**DATA SECTION:**
= = = = =
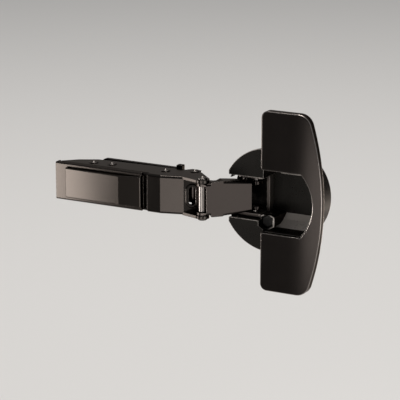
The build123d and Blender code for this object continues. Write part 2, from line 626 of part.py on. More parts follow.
def outer_link():
    """Folded channel: a web on the room side and two cheeks with an eye at each end."""
    length, heading = between(OUTER_ARM_PIVOT, OUTER_CUP_PIVOT)
    web_face = -LINK_WEB_OFFSET
    web_end = length - LINK_WEB_MARGIN
    tip_x = length + LINK_EYE_R
    tip_half = LINK_TIP_HALF_WIDTH
    side = [(LINK_WEB_START - 1.4, web_face + 0.6), (LINK_WEB_START, web_face), (web_end, web_face),
            (web_end + 1.6, web_face + 0.8), (length + LINK_EYE_R * 0.9, -0.6), (length, LINK_NECK),
            (length - LINK_NECK_REACH * 0.7, LINK_NECK), (length - LINK_NECK_REACH, LINK_EYE_R * 0.8),
            (0, LINK_EYE_R * 0.8)]
    body = slab(side, LINK_HALF_WIDTH + 1)
    for x in (0, length):
        body += rod_z((x, 0), LINK_EYE_R, -LINK_HALF_WIDTH - 1, LINK_HALF_WIDTH + 1)
    body &= extrude(Plane.XZ * link_plan(tip_x, 0), amount=LINK_EYE_R * 3, both=True)
    folds = [e for e in body.edges()
             if abs(e.center().Y - web_face) < 0.01 and abs(e.center().Z) > tip_half - 0.5]
    body = fillet(folds, BEND_RADIUS)
    under_web = Plane.XZ.offset(-web_face - LINK_SHEET)
    body -= extrude(under_web * link_plan(tip_x, LINK_SHEET), amount=-LINK_EYE_R * 4)
    rear_gap = [(-LINK_EYE_R - 1, web_face - 1), (LINK_WEB_START, web_face - 1),
                (LINK_WEB_START, web_face + LINK_SHEET + 0.1), (-LINK_EYE_R - 1, LINK_EYE_R)]
    body -= slab(rear_gap, LINK_HALF_WIDTH - LINK_SHEET)
    front_gap = [(web_end, web_face - 1), (tip_x + 1, web_face - 1), (tip_x + 1, web_face + LINK_SHEET + 0.1),
                 (web_end, web_face + LINK_SHEET + 0.1)]
    body -= slab(front_gap, tip_half - LINK_SHEET)
    ears = [(LINK_WEB_EAR_START, web_face), (LINK_FLARE_END, web_face),
            (LINK_FLARE_END, web_face + LINK_SHEET), (LINK_WEB_EAR_START, web_face + LINK_SHEET)]
    ear_blank = slab(ears, LINK_HALF_WIDTH + LINK_FLARE)
    body += fillet(ear_blank.edges().filter_by(Axis.Y), LINK_SHEET * 0.4)
    body -= rod_z((0, 0), PIVOT_PIN_R + PIN_PLAY, -LINK_HALF_WIDTH - 1, LINK_HALF_WIDTH + 1)
    body -= rod_z((length, 0), CUP_PIN_R + PIN_PLAY, -LINK_HALF_WIDTH - 1, LINK_HALF_WIDTH + 1)
    return at(*OUTER_ARM_PIVOT) * Rot(0, 0, heading) * body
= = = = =
**REQUIREMENT:** Return the listing above word for word.

**FINAL ANSWER:**
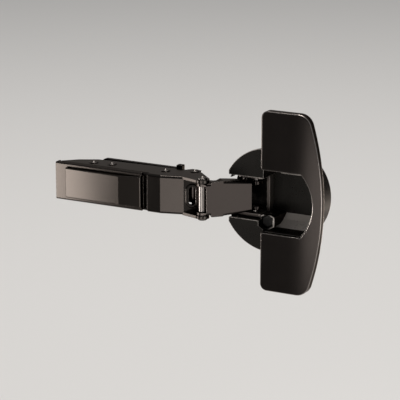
The build123d and Blender code for this object continues. Write part 2, from line 626 of part.py on. More parts follow.
def outer_link():
    """Folded channel: a web on the room side and two cheeks with an eye at each end."""
    length, heading = between(OUTER_ARM_PIVOT, OUTER_CUP_PIVOT)
    web_face = -LINK_WEB_OFFSET
    web_end = length - LINK_WEB_MARGIN
    tip_x = length + LINK_EYE_R
    tip_half = LINK_TIP_HALF_WIDTH
    side = [(LINK_WEB_START - 1.4, web_face + 0.6), (LINK_WEB_START, web_face), (web_end, web_face),
            (web_end + 1.6, web_face + 0.8), (length + LINK_EYE_R * 0.9, -0.6), (length, LINK_NECK),
            (length - LINK_NECK_REACH * 0.7, LINK_NECK), (length - LINK_NECK_REACH, LINK_EYE_R * 0.8),
            (0, LINK_EYE_R * 0.8)]
    body = slab(side, LINK_HALF_WIDTH + 1)
    for x in (0, length):
        body += rod_z((x, 0), LINK_EYE_R, -LINK_HALF_WIDTH - 1, LINK_HALF_WIDTH + 1)
    body &= extrude(Plane.XZ * link_plan(tip_x, 0), amount=LINK_EYE_R * 3, both=True)
    folds = [e for e in body.edges()
             if abs(e.center().Y - web_face) < 0.01 and abs(e.center().Z) > tip_half - 0.5]
    body = fillet(folds, BEND_RADIUS)
    under_web = Plane.XZ.offset(-web_face - LINK_SHEET)
    body -= extrude(under_web * link_plan(tip_x, LINK_SHEET), amount=-LINK_EYE_R * 4)
    rear_gap = [(-LINK_EYE_R - 1, web_face - 1), (LINK_WEB_START, web_face - 1),
                (LINK_WEB_START, web_face + LINK_SHEET + 0.1), (-LINK_EYE_R - 1, LINK_EYE_R)]
    body -= slab(rear_gap, LINK_HALF_WIDTH - LINK_SHEET)
    front_gap = [(web_end, web_face - 1), (tip_x + 1, web_face - 1), (tip_x + 1, web_face + LINK_SHEET + 0.1),
                 (web_end, web_face + LINK_SHEET + 0.1)]
    body -= slab(front_gap, tip_half - LINK_SHEET)
    ears = [(LINK_WEB_EAR_START, web_face), (LINK_FLARE_END, web_face),
            (LINK_FLARE_END, web_face + LINK_SHEET), (LINK_WEB_EAR_START, web_face + LINK_SHEET)]
    ear_blank = slab(ears, LINK_HALF_WIDTH + LINK_FLARE)
    body += fillet(ear_blank.edges().filter_by(Axis.Y), LINK_SHEET * 0.4)
    body -= rod_z((0, 0), PIVOT_PIN_R + PIN_PLAY, -LINK_HALF_WIDTH - 1, LINK_HALF_WIDTH + 1)
    body -= rod_z((length, 0), CUP_PIN_R + PIN_PLAY, -LINK_HALF_WIDTH - 1, LINK_HALF_WIDTH + 1)
    return at(*OUTER_ARM_PIVOT) * Rot(0, 0, heading) * body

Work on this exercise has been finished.